In his reply brief on appeal, Tappin repeatedly claims that an "overarching" motion to suppress always requires a dual inquiry: whether the stop was valid at its inception and whether the scope and duration was exceeded. We disagree. It is the defendant below who, by his motion, defines the parameters of the motion, gives notice to the state of his grounds, and argues to the district court for a ruling on his position. The state and trial court are not required to address every possible challenge imaginable when no evidence is presented or argument raised sufficient for a decision and preservation of the issue. We also are not persuaded by Tappin's argument on appeal that because the district court stated that nothing precluded the officers from asking for Tappin's consent, "That statement indicates that the district court considered whether the expansion of the traffic stop for investigation into drug activity had any effect on Mr. Tappin's consent." The district court specifically held there was no challenge raised to the voluntariness of the consent.
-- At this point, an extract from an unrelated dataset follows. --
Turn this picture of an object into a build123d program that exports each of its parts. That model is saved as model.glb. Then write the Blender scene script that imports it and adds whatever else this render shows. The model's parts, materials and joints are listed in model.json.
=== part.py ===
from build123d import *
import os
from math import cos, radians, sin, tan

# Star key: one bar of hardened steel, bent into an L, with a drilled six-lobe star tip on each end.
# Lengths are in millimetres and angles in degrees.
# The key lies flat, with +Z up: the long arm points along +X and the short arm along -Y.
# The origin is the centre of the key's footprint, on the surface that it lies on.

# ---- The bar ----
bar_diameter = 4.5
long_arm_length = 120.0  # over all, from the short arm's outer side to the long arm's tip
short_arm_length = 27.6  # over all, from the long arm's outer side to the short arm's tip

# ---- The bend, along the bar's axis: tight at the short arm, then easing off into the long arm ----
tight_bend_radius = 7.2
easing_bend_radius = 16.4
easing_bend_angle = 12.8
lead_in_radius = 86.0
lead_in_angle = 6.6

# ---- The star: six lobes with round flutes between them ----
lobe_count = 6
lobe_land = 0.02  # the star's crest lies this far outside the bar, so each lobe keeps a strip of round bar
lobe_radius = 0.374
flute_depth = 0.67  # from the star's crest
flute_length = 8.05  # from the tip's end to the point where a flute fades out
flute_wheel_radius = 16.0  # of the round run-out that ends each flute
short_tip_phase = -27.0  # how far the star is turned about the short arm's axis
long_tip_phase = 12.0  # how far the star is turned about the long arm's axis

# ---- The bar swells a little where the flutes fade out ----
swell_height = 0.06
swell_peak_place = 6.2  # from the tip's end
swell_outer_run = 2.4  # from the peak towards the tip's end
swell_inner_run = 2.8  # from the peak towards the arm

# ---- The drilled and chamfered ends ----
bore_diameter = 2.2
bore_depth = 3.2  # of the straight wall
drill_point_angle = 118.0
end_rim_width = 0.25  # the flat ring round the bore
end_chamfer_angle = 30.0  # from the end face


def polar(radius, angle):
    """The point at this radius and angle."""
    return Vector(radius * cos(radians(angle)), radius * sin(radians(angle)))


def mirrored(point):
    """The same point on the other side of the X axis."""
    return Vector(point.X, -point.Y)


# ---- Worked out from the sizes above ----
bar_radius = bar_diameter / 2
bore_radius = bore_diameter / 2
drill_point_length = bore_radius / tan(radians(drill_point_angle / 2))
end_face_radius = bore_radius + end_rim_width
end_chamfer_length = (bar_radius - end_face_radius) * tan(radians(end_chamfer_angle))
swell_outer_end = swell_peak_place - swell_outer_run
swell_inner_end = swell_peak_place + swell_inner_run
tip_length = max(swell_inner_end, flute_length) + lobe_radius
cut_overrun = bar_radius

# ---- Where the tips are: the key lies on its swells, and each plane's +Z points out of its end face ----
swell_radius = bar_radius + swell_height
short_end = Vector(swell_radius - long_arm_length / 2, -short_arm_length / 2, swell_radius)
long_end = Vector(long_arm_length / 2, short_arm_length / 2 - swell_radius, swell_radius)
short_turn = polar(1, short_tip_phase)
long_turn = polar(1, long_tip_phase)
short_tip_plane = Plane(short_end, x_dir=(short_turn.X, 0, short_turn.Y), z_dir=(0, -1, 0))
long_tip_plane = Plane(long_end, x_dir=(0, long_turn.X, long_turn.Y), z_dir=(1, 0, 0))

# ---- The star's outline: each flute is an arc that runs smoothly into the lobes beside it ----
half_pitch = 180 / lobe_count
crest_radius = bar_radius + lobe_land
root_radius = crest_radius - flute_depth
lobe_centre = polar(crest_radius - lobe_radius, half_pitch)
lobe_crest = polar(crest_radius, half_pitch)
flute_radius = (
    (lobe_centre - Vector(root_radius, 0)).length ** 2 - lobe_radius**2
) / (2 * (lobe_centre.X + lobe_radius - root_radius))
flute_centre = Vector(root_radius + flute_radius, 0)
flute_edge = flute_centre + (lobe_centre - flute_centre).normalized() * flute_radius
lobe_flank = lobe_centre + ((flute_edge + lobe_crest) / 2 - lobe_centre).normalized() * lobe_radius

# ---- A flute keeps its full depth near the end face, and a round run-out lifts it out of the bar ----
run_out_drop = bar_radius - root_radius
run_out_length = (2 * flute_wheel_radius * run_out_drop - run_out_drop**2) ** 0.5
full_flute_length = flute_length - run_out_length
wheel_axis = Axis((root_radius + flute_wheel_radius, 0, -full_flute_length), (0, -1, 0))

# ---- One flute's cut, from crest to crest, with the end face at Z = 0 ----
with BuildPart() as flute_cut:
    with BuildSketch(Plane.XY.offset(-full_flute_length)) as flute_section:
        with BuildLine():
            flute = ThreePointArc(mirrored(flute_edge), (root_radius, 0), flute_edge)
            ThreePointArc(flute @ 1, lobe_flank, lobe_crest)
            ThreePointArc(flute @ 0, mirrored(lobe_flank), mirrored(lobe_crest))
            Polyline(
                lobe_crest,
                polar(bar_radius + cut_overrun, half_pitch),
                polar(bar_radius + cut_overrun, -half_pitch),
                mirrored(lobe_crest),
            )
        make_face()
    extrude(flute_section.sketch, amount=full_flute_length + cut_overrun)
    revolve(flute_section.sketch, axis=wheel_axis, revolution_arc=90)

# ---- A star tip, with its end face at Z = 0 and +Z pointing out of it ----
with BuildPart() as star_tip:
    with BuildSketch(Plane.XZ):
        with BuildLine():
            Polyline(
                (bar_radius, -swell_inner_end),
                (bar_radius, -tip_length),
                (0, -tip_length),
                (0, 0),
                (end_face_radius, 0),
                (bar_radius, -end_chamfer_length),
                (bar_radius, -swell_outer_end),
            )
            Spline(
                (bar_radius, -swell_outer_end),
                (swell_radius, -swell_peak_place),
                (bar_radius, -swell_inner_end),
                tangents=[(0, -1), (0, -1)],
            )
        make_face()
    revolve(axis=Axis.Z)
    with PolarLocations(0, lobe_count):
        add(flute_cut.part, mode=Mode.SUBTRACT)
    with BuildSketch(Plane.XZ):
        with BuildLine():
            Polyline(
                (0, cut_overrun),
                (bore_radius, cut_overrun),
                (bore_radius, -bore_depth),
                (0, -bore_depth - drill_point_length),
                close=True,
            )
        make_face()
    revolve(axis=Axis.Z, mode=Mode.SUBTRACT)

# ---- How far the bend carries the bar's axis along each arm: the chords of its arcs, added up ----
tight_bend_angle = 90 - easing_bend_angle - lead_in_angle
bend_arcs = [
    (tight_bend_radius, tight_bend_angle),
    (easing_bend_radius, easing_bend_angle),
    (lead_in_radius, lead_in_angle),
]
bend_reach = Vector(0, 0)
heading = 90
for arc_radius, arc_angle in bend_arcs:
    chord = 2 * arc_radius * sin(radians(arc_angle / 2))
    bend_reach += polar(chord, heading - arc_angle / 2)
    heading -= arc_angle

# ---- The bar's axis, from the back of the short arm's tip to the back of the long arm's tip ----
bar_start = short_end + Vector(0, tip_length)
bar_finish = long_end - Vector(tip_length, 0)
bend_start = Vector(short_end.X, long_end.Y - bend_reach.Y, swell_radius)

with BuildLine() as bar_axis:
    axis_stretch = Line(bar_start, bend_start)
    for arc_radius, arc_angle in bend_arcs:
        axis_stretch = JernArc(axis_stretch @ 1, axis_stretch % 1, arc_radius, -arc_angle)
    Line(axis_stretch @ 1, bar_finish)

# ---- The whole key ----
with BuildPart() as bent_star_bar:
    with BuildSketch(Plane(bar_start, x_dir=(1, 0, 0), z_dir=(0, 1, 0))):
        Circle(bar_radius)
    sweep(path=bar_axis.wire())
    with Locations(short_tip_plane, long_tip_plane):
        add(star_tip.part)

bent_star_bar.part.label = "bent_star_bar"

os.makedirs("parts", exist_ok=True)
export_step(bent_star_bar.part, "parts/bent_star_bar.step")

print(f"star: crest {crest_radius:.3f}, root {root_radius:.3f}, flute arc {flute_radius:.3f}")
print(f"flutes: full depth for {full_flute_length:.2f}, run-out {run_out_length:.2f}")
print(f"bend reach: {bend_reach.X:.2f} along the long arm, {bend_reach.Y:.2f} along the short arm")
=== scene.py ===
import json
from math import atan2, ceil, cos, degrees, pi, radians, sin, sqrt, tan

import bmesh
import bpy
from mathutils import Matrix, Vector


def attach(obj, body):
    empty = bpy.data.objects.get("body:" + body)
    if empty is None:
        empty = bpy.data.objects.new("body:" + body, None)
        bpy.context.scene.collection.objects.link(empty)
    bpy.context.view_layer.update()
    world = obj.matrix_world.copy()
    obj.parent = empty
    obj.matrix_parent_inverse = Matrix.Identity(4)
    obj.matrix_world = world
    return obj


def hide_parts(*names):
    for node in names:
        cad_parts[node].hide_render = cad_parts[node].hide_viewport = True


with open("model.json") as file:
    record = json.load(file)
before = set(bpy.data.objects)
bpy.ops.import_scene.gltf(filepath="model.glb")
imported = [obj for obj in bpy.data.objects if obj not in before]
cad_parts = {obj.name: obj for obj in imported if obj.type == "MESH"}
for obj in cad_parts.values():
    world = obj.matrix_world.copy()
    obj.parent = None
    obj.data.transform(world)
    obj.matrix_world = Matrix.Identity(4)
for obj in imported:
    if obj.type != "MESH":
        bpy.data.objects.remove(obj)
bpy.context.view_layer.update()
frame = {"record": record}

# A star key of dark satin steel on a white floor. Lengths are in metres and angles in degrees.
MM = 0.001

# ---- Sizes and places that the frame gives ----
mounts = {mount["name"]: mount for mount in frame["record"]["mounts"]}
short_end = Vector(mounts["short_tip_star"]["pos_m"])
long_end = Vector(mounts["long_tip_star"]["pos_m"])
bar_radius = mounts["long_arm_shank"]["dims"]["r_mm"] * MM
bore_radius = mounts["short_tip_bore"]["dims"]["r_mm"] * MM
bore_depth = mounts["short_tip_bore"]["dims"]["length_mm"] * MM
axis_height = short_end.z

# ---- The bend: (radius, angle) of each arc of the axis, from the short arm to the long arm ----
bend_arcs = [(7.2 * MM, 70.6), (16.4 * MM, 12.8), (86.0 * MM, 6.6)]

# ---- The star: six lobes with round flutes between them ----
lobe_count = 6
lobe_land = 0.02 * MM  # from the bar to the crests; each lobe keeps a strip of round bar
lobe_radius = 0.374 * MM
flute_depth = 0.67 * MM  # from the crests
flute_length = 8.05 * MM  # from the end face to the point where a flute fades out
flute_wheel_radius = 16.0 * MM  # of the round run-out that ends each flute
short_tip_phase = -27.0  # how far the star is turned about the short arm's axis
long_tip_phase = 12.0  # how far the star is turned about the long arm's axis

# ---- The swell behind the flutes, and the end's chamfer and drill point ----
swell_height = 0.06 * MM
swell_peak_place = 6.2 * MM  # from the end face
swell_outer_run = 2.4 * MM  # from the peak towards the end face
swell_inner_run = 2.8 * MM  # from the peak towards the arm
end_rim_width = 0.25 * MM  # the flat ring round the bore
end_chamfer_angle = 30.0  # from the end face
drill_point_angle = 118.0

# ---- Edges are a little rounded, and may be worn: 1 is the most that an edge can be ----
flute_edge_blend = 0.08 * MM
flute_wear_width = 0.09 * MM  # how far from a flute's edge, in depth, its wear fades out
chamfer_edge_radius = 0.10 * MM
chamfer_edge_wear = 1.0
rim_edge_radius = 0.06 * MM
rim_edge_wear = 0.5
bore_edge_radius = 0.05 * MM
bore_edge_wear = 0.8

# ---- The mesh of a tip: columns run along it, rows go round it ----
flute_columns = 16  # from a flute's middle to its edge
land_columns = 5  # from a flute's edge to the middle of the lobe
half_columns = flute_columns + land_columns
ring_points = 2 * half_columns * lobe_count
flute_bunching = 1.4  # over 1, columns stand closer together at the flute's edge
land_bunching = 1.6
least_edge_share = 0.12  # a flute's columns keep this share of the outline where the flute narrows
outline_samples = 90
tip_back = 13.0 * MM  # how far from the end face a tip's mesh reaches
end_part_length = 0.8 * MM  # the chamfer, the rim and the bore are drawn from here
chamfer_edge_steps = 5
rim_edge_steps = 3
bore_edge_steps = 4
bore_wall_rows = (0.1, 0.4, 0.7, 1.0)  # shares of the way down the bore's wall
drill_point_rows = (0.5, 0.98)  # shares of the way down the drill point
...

Therefore, the record contradicts Tappin's current position, that the scope and duration of the stop tainted his consent making it ineffective, was an issue raised, argued, and decided in the district court.
We conclude that Tappin requests this Court to reverse the district court's decision on an argument not raised below. In failing to raise it below, Tappin has not preserved the issue for appellate review. Therefore, the district court's order denying Tappin's motion to suppress is affirmed.
Chief Judge GUTIERREZ and Judge GRATTON CONCUR.